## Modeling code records
.....
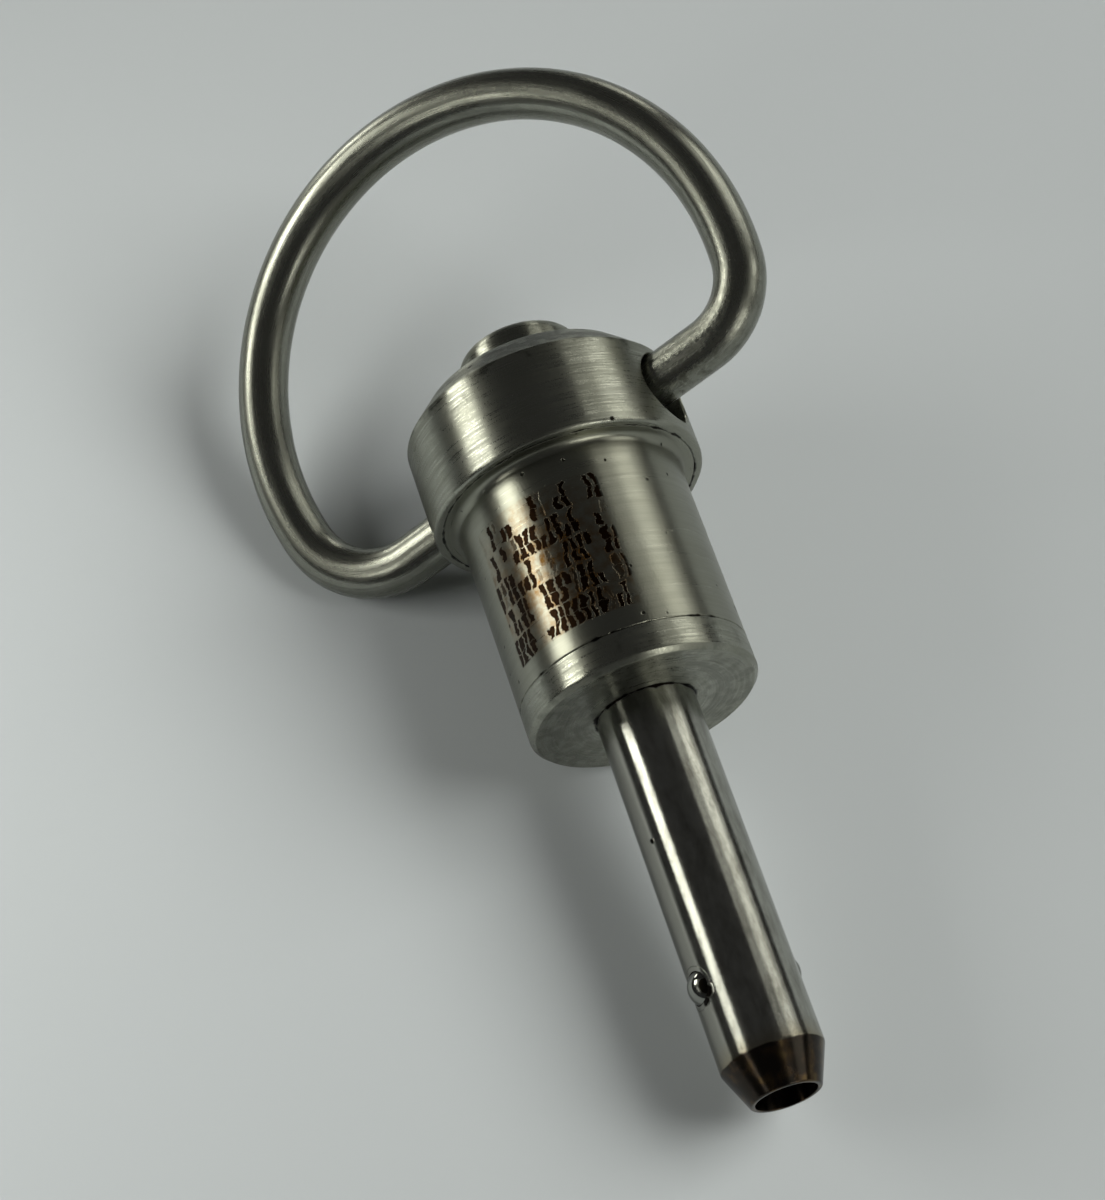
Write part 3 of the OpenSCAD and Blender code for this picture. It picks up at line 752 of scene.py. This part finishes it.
# %% Sleeve
FLANGE_R = 8.3
sleeve = turned([(6.22, BAND_TOP), (SLEEVE_R, BAND_TOP), (SLEEVE_R, FLANGE_Z),
                 (FLANGE_R, FLANGE_Z), (FLANGE_R, 16.07), (5.9, 16.07), (5.9, 18.32),
                 (5.05, 18.32), (5.05, 17.13), (4.4, 17.13), (4.4, 4.64), (6.22, 4.64)])
round_rings(sleeve, (SLEEVE_R, BAND_TOP, 0.1, 3), (SLEEVE_R, FLANGE_Z, 0.55, 8),
            (FLANGE_R, FLANGE_Z, 0.06, 2))
finish_piece(sleeve, "marked_sleeve", "handle", sleeve_steel, ["sleeve"])

# %% [markdown]
# ## Collar
# The collar carries the ring in two cross holes. Their edges were broken with a small tool,
# so each has a light rim of the same width all round. The cutter for that is a tube whose
# loops widen near the surface, with each point set by the height of the round wall there.

# %% Collar
HINGE_Z, HOLE_R, TOP_R, BUTTON_HOLE_R = 18.8, 2.45, 7.1, 4.13
collar = turned([(8.32, FLANGE_Z), (COLLAR_R, FLANGE_Z), (COLLAR_R, SIDE_TOP),
                 (TOP_R, COLLAR_TOP), (BUTTON_HOLE_R, COLLAR_TOP), (BUTTON_HOLE_R, 21.43),
                 (5.05, 21.43), (5.05, 18.34), (5.92, 18.34), (5.92, 16.09), (8.32, 16.09)])
round_rings(collar, (COLLAR_R, FLANGE_Z, 0.28, 4), (COLLAR_R, SIDE_TOP, 0.07, 2),
            (TOP_R, COLLAR_TOP, 0.09, 2), (BUTTON_HOLE_R, COLLAR_TOP, 0.2, 3))


def cross_hole(side):
    """A hole with a broken edge, on the side +1 or -1 of the collar."""
    tool = bmesh.new()
    bmesh.ops.create_circle(tool, cap_ends=True, radius=HOLE_R, segments=96, matrix=turn(90, "Y"))
    bmesh.ops.translate(tool, verts=tool.verts, vec=(3.0, 0, 0))
    rim = tool.edges[:]
    for wider, over in ((0, -0.16), (0.05, -0.06), (0.13, 0.01), (0.2, 1.5)):
        made = bmesh.ops.extrude_edge_only(tool, edges=rim)["geom"]
        rim = [g for g in made if isinstance(g, bmesh.types.BMEdge)]
        for v in {v for e in rim for v in e.verts}:
            spread = (HOLE_R + wider) / math.hypot(v.co.y, v.co.z)
            v.co.y, v.co.z = v.co.y * spread, v.co.z * spread
            v.co.x = math.sqrt(COLLAR_R ** 2 - v.co.y ** 2) + over
    bmesh.ops.holes_fill(tool, edges=[e for e in tool.edges if e.is_boundary], sides=0)
    bmesh.ops.recalc_face_normals(tool, faces=tool.faces)
    tool.transform(turn(0 if side > 0 else 180, "Z"))
    bmesh.ops.translate(tool, verts=tool.verts, vec=(0, 0, HINGE_Z))
    return tool


for side in (1, -1):
    collar = cut(collar, cross_hole(side))
finish_piece(collar, "turned_collar", "handle", turned_steel, ["collar"], sharp=28)

# %% [markdown]
# ## Button
# The button is a plain plug with a well rounded edge. Its flange stays inside the collar and
# keeps it in, and the spindle is pressed into its bore. Its profile starts and ends on the
# axis, so it is an open chain, and the spin closes it.

# %% Button
BUTTON_R, BUTTON_TOP = 4.05, 27.18
button = turned([(0, 25.6), (1.29, 25.6), (1.29, 19.93), (4.75, 19.93), (4.75, 21.13),
                 (BUTTON_R, 21.13), (BUTTON_R, BUTTON_TOP), (0, BUTTON_TOP)], closed=False)
round_rings(button, (BUTTON_R, BUTTON_TOP, 1.0, 8))
finish_piece(button, "push_button", "plunger", turned_steel, ["button"])

# %% [markdown]
# ## Pull ring
# The ring is one piece of wire 3.35 mm thick: a straight end, a tight bend, a long round bow,
# a wider bend and the other end. It is drawn flat: one disc is pushed along the straight
# stretches and spun about the centre of each bend, just as a wire bender works. Every loop
# that is made writes its place on the wire into the attribute that the material reads.

# %% The ring's outline
RING_R, RING_OFFSET, WIRE_R, WIRE_END = 17.7, 7.7, 1.675, 6.6
FIRST_BEND_R, SECOND_BEND_R = 4.7, 6.2
ring_place = (Matrix.Translation((-0.3, 0, HINGE_Z)) @ turn(10.7, "X") @ turn(-4.8, "Y")
              @ turn(90, "X"))


def small_bend(bend_r):
    """Where a small bend meets the bow, in degrees about the bow's centre, and its centre."""
    meets = math.asin((bend_r - RING_OFFSET) / (RING_R - bend_r))
    return math.degrees(meets), Vector((math.cos(meets), math.sin(meets), 0)) * (RING_R - bend_r)


first_meets, first_centre = small_bend(FIRST_BEND_R)
second_meets, second_centre = small_bend(SECOND_BEND_R)
bow_centre = Vector((0, RING_OFFSET, 0))
first_centre += bow_centre
second_centre = Vector((-second_centre.x, second_centre.y, 0)) + bow_centre
print(f"the bow turns through {180 - first_meets - second_meets:.1f} degrees")

# %% [markdown]
# The open end of the wire is pushed straight on or spun about a bend's centre, in turn. Both
# helpers note how much wire has gone by, so the pattern runs on through every bend.

# %% Push and spin the wire along it
ring = bmesh.new()
wire = ring.verts.layers.float_vector.new("along_wire")
bmesh.ops.create_circle(ring, cap_ends=True, radius=WIRE_R, segments=48,
                        matrix=Matrix.Translation((WIRE_END, 0, 0)) @ turn(90, "Y"))
length_so_far = 0.0
end = ring.faces[:]


def note_place(verts, outward, length_at):
    """Writes out, sideways and along, in millimetres, for new points of the wire."""
    for v in verts:
        v[wire] = (outward(v.co), v.co.z, length_at(v.co))


note_place(ring.verts, lambda p: -p.y, lambda p: 0.0)


def push_wire(along):
    """Moves the wire's open end straight on."""
    global end, length_so_far
    made = bmesh.ops.extrude_face_region(ring, geom=end)["geom"]
    bmesh.ops.delete(ring, geom=end, context="FACES_ONLY")
    moved = [g for g in made if isinstance(g, bmesh.types.BMVert)]
    bmesh.ops.translate(ring, verts=moved, vec=(along, 0, 0))
    length_so_far += abs(along)
    note_place(moved, lambda p: -p.y, lambda p: length_so_far)
    end = [g for g in made if isinstance(g, bmesh.types.BMFace)]


def spin_wire(centre, radius, degrees, steps):
    """Spins the wire's open end about the centre of a bend."""
    global end, length_so_far
    before = set(ring.verts)
    start = end[0].calc_center_median() - centre
    made = bmesh.ops.spin(ring, geom=end, cent=centre, axis=(0, 0, 1), dvec=(0, 0, 0),
                          angle=math.radians(degrees), steps=steps, use_merge=False,
                          use_duplicate=False)["geom_last"]
    start_at = length_so_far

    def length_at(p):
        swept = math.atan2(start.x * (p - centre).y - start.y * (p - centre).x,
                           start.x * (p - centre).x + start.y * (p - centre).y) % math.tau
        return start_at + swept * radius

    note_place([v for v in ring.verts if v not in before],
               lambda p: (p - centre).xy.length - radius, length_at)
    length_so_far += math.radians(degrees) * radius
    end = [g for g in made if isinstance(g, bmesh.types.BMFace)]


push_wire(first_centre.x - WIRE_END)
spin_wire(first_centre, FIRST_BEND_R, 90 + first_meets, 32)
spin_wire(bow_centre, RING_R, 180 - first_meets - second_meets, 144)
spin_wire(second_centre, SECOND_BEND_R, 90 + second_meets, 36)
push_wire(-WIRE_END - second_centre.x)
print(f"the wire is {length_so_far:.1f} mm long, in {len(ring.faces)} faces")

# %% [markdown]
# The wire was cut at both ends and the cuts were dulled, so each end is closed with a flat
# face and its rim is rounded by 0.25 mm. Then the flat ring is turned to where it hangs.

# %% Close, round and place the ring
bmesh.ops.holes_fill(ring, edges=[e for e in ring.edges if e.is_boundary], sides=0)
bmesh.ops.recalc_face_normals(ring, faces=ring.faces)
rims = [e for e in ring.edges if e.calc_face_angle(0) > 1]
bmesh.ops.bevel(ring, geom=rims, offset=0.25, offset_type="OFFSET", affect="EDGES", segments=3,
                profile=0.5, material=-1)
ring.transform(ring_place)
finish_piece(ring, "pull_ring_wire", "ring", drawn_steel, ["pull_ring"])

# %% [markdown]
# ## The table
# The pin lies on a plain pale table top, painted a cool light grey. It is a large flat sheet
# that sits on no body, so it is no part of the object. A slow, faint change of tone keeps it
# from looking computed.

# %% Table top
table = bmesh.new()
bmesh.ops.create_grid(table, x_segments=1, y_segments=1, size=1.5,
                      matrix=Matrix.Translation((0, 0, table_z)))
table_mesh = bpy.data.meshes.new("table_top")
table.to_mesh(table_mesh)
table.free()
table_top = bpy.data.objects.new("table_top", table_mesh)
bpy.context.scene.collection.objects.link(table_top)

table_paint = bpy.data.materials.new("table_paint_matt")
table_paint.use_nodes = True
paint = table_paint.node_tree.nodes["Principled BSDF"].inputs
paint["Roughness"].default_value = 0.85
paint["Specular IOR Level"].default_value = 0.2
cloud = add(table_paint, "TexNoise", {"Vector": add(table_paint, "TexCoord", out="Object"),
                                      "Scale": 12.0, "Detail": 2})
add(table_paint, "Mix", {0: cloud, 6: "#C7CCC9", 7: "#C3C8C6"}, to="Base Color", **COLOURS)
table_mesh.materials.append(table_paint)
print("table top at", round(table_z * 1000, 2), "mm")

# %% [markdown]
# ## Light
# Two windows light the table: a wide soft one on the right, which gives the deep soft shadow
# on the left, and a nearer, lower one on the left. Polished metal shows its surroundings, so
# what it reflects is set apart from what lights the table: strips at the windows' places are
# seen in the metal alone, and the room is dim. The left strips are the brightest. The parts
# of each window further back or in front of the pin show in its bevels and in the ring.

# %% Lamps for the table and panels for the metal
def panel(name, place, aim, width, height, level, table=True, metal=True):
    """A rectangular lamp of one brightness. Level 1 looks white in a perfect mirror."""
    data = bpy.data.lights.new(name, "AREA")
    data.shape, data.size, data.size_y = "RECTANGLE", width, height
    data.energy = level * math.pi * width * height
    lamp = bpy.data.objects.new(name, data)
    bpy.context.scene.collection.objects.link(lamp)
    lamp.location = place
    lamp.rotation_euler = (Vector(place) - Vector(aim)).to_track_quat("Z", "Y").to_euler()
    lamp.visible_diffuse, lamp.visible_glossy = table, metal
    return lamp


def strip(name, low, high, level, start=-0.42, end=-0.12, distance=0.5):
    """A panel for the metal along the pin, between two angles that count up from the right."""
    middle, spread = math.radians(low + high) / 2, math.radians(high - low) / 2
    x = (start + end) / 2
    place = (x, math.cos(middle) * distance, math.sin(middle) * distance)
    height = 2 * distance * math.tan(spread)
    seen = panel(name, place, (x, 0, 0), end - start, height, level, table=False)
    seen.data.color = linear("#FDFDF3")[:3]


strip("left_window_seen", 140, 159, 7.5, end=-0.155)
strip("left_window_front_part", 142, 151, 3.2, start=0.0, end=0.22)
strip("left_window_back_part", 156, 171, 9.0, start=-1.4, end=-0.75)
strip("right_window_seen", 14, 60, 0.9)
strip("right_window_bright_part", 23, 42, 1.35, distance=0.48)
strip("right_window_front_part", 14, 40, 1.5, start=-0.02, end=0.3)
strip("right_window_back_part", 20, 38, 4.0, start=-1.3, end=-0.75)
strip("front_window_seen", 14, 60, 3.5, start=0.6, end=1.5)
panel("right_window_on_table", (0.155, 0.727, 0.669), (0, 0, 0), 0.75, 0.55, 7.8, metal=False)
panel("left_window_on_table", (-0.03, -0.11, 0.055), (0, 0, 0), 0.08, 0.06, 4.4, metal=False)

room = bpy.data.worlds.new("dim_room")
bpy.context.scene.world = room
room.use_nodes = True
room.node_tree.nodes["Background"].inputs["Color"].default_value = (0.05, 0.05, 0.05, 1)
bpy.context.scene.view_settings.view_transform = "Standard"
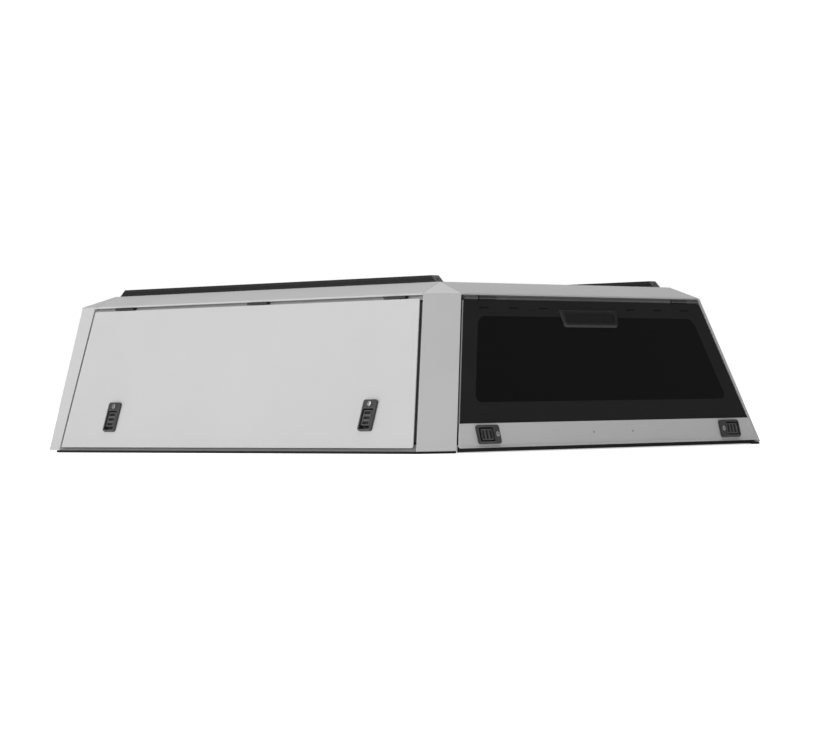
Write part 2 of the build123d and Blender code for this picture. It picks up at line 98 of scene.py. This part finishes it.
# --------------------------------------------------------------- mesh building
def rrect(w, h, r, n=7):
    """Rounded rectangle outline, counter-clockwise."""
    r = max(min(r, w / 2 - 1e-3, h / 2 - 1e-3), 0.01)
    pts = []
    for cx, cy, a0 in ((w / 2 - r, h / 2 - r, 0), (-w / 2 + r, h / 2 - r, 90),
                       (-w / 2 + r, -h / 2 + r, 180), (w / 2 - r, -h / 2 + r, 270)):
        for i in range(n + 1):
            a = math.radians(a0 + 90 * i / n)
            pts.append((cx + r * math.cos(a), cy + r * math.sin(a)))
    return pts


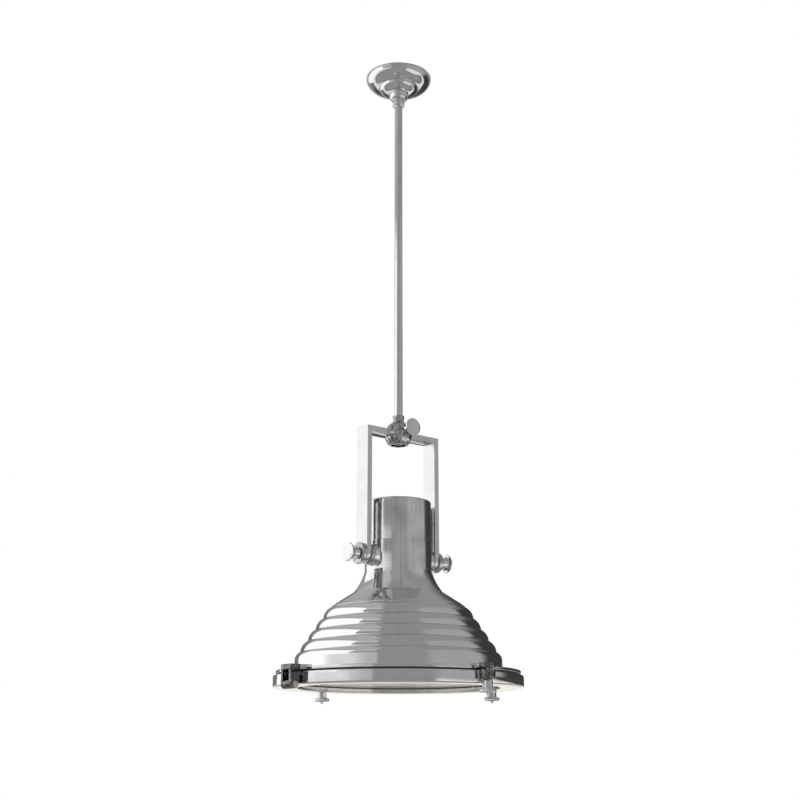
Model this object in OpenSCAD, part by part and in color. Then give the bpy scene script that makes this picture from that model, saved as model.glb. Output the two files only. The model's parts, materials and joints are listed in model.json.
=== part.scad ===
// Pendant light: a ribbed metal shade on a tilting yoke, hung from a rod and a ceiling canopy.
// The origin is the middle of the plate that goes against the ceiling. +Z is up; the yoke bar lies along X.

/* [Ceiling plate] */
// Length of the ceiling plate
strap_l = 110; // [100:1:118]
// Width of the ceiling plate
strap_w = 22; // [20:1:26]
// Thickness of the ceiling plate
strap_t = 2; // [1.5:0.5:3]
// Distance between the two fixing slots
slot_spacing = 70; // [64:1:76]
// Length of a fixing slot, end to end
slot_l = 14; // [10:1:16]
// Width of a fixing slot
slot_w = 5; // [4:0.5:6]

/* [Canopy] */
// Diameter of the canopy at the ceiling
canopy_d = 136; // [130:1:150]
// Depth of the canopy
canopy_h = 50; // [46:1:60]
// Sheet thickness of the canopy
canopy_wall = 1.2; // [0.8:0.1:2]
// Diameter of the collar under the canopy
collar_d = 25; // [22:0.5:30]
// Height of the collar under the canopy
collar_h = 14; // [12:0.5:18]

/* [Rod] */
// Outside diameter of the rod
rod_d = 16; // [15:0.5:18]
// Wall of the rod
rod_wall = 2; // [1.5:0.25:2.5]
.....
Copy out precisely the lines from the line with "Write part 2" to the line with "slot_w = 5; // [4:0.5:6]" in the material above, including those two lines and omitting all the rest.

Write part 2 of the build123d and Blender code for this picture. It picks up at line 98 of scene.py. This part finishes it.
# --------------------------------------------------------------- mesh building
def rrect(w, h, r, n=7):
    """Rounded rectangle outline, counter-clockwise."""
    r = max(min(r, w / 2 - 1e-3, h / 2 - 1e-3), 0.01)
    pts = []
    for cx, cy, a0 in ((w / 2 - r, h / 2 - r, 0), (-w / 2 + r, h / 2 - r, 90),
                       (-w / 2 + r, -h / 2 + r, 180), (w / 2 - r, -h / 2 + r, 270)):
        for i in range(n + 1):
            a = math.radians(a0 + 90 * i / n)
            pts.append((cx + r * math.cos(a), cy + r * math.sin(a)))
    return pts


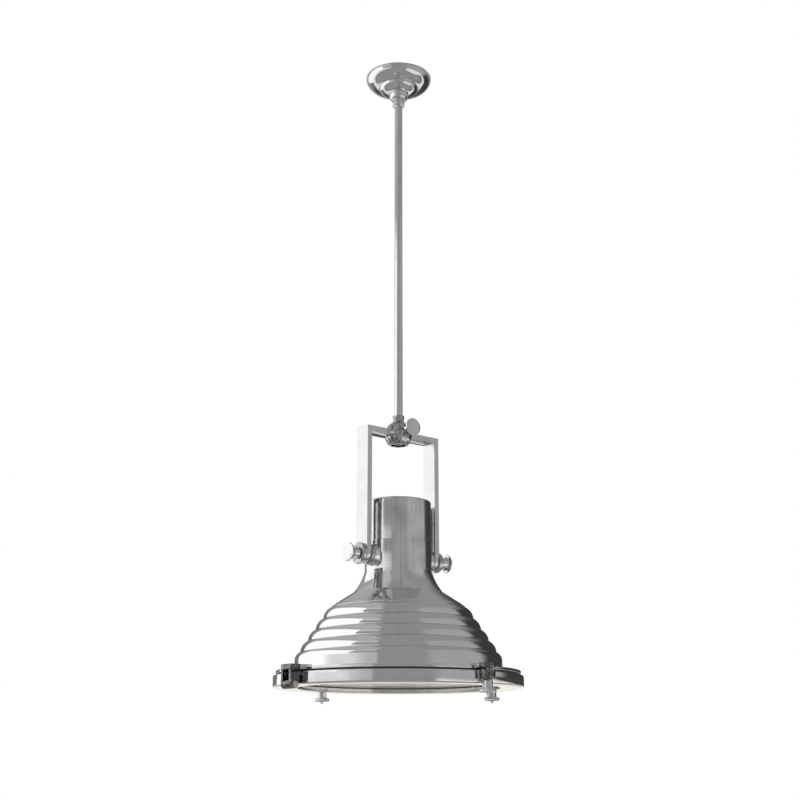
Model this object in OpenSCAD, part by part and in color. Then give the bpy scene script that makes this picture from that model, saved as model.glb. Output the two files only. The model's parts, materials and joints are listed in model.json.
=== part.scad ===
// Pendant light: a ribbed metal shade on a tilting yoke, hung from a rod and a ceiling canopy.
// The origin is the middle of the plate that goes against the ceiling. +Z is up; the yoke bar lies along X.

/* [Ceiling plate] */
// Length of the ceiling plate
strap_l = 110; // [100:1:118]
// Width of the ceiling plate
strap_w = 22; // [20:1:26]
// Thickness of the ceiling plate
strap_t = 2; // [1.5:0.5:3]
// Distance between the two fixing slots
slot_spacing = 70; // [64:1:76]
// Length of a fixing slot, end to end
slot_l = 14; // [10:1:16]
// Width of a fixing slot
slot_w = 5; // [4:0.5:6]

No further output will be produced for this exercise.